Developing a System to Produce Organic Plug Transplants for Organic Strawberry Production

The USDA National Organic Standards require growers to use organically grown transplants for growing strawberries as an annual crop. However, organically grown strawberry plug transplants are not presently available in the U.S. or Canada. A study was conducted during fall 2002-03 wherein three types of plug mixes and fertilizers were evaluated for organic plug transplant production. Runner tips of ‘Camarosa’ strawberry were obtained from a nursery in North Carolina and planted in propagation trays. Our research demonstrated that good quality organic plug transplants can be produced under low-cost polyhouses by using organic plug mixes and organic fertilizers. Plants grown in a plug-mix containing ¼” pinebark and worm castings (1:1 v/v) needed to be irrigated more frequently as compared to those grown in plug mixes that contained untreated peat moss, coarse perlite, and medium vermiculite (2:1:1 v/v). Both Fertrell Super-N (4-2-4) and Fish-O-Mega (4-2-2) when used alone produced healthy transplants but caused ‘leaf burn’ when used together. Therefore, when used in combination, the concentrations of Fertrell Super-N and Fish-O-Mega may need to be reduced in order to avoid leaf burn. The cultivar used in this study (‘Camarosa’) is highly susceptible to anthracnose fruit rot disease which was a severe problem during the unusually wet and cold fall of 2002-03. Regardless of the type of plug-mix or fertilizer used, the non-marketable yields were greater than the marketable yields since many fruits that would have otherwise been marketable were rendered unfit for the market due to the severe outbreak of anthracnose fruit rot disease. Therefore, selecting cultivars that are resistant to anthracnose fruit rot will be necessary for organic strawberry cultivation in Florida. Disinfection of the runner tips prior to plug production by dipping in dilute solutions of Oxidate® or Chlorox® bleach may help reduce the incidence of this disease, and may ultimately result in improved yields.

Introduction

In the Southern region, strawberries are grown as an annual crop. Most of the production is done in Florida (6,900 acres) and North Carolina (1,800 acres), and small scale farmers in many other states grow strawberries as a cash crop for direct marketing. Even though strawberries are one of the most popular fruits in the United States, they are listed among the ten most avoidable foods due to high pesticide residues (Ames and Born, 2000). Methyl bromide, which is a class I ozone depleting substance and will be phased out by January 2005, is used as a soil-fumigant in 90% of the total strawberry acreage in Florida (ERS / USDA, 1999). Consumer awareness about the advantages of pesticide-free, organically grown produce is increasing and many consumers are willing to pay a premium price for organically grown strawberries (Pritts and Kovach, 2000). Organic strawberry production without methyl bromide can be an economically viable alternative for strawberry growers who wish to adopt an alternative method of strawberry production in the post-methyl bromide era. As a matter of fact, most organic strawberry growers use plug transplants produced in North Carolina or Nova Scotia, Canada that are not grown organically. The stock plants used in the production of these plug transplants are fumigated with methyl bromide and, the stock plants as well as the plug transplants are sprayed with synthetic pesticides. Presently, there are no wholesale transplant producers in the U.S. or Canada who can supply organically grown strawberry transplants. Organic strawberry growers have no other choice but to use conventionally grown plug transplants that have been sprayed with synthetic pesticides and derived from mother-plants that have been exposed to methyl-bromide. However, since October 2002, when the USDA National Organic Standards took effect, organic growers who grow strawberries as an annual crop are prohibited from using plugs that have been obtained from stock plants treated with prohibited materials like methyl bromide and other synthetic pesticides.

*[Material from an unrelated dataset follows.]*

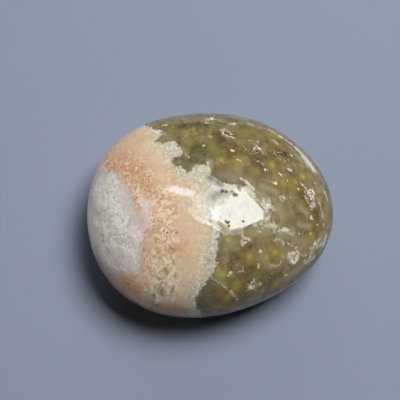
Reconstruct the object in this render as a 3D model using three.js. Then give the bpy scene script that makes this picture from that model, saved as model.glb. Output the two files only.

The main objective of our project was to develop a system to grow organic strawberry plug transplants that can be produced by using low-cost polyhouse structures, locally available organic plug-mixes, and organic fertilizers. Our specific objectives were:
(1) develop a system for producing organic strawberry plug transplants under two kinds of protective structures and evaluating various organic plug-mixes and fertilization programs, (2) evaluate the performance of organic plug transplants in an existing organic farm, and
(3) extend the information obtained from this study to farmers in the Southern region.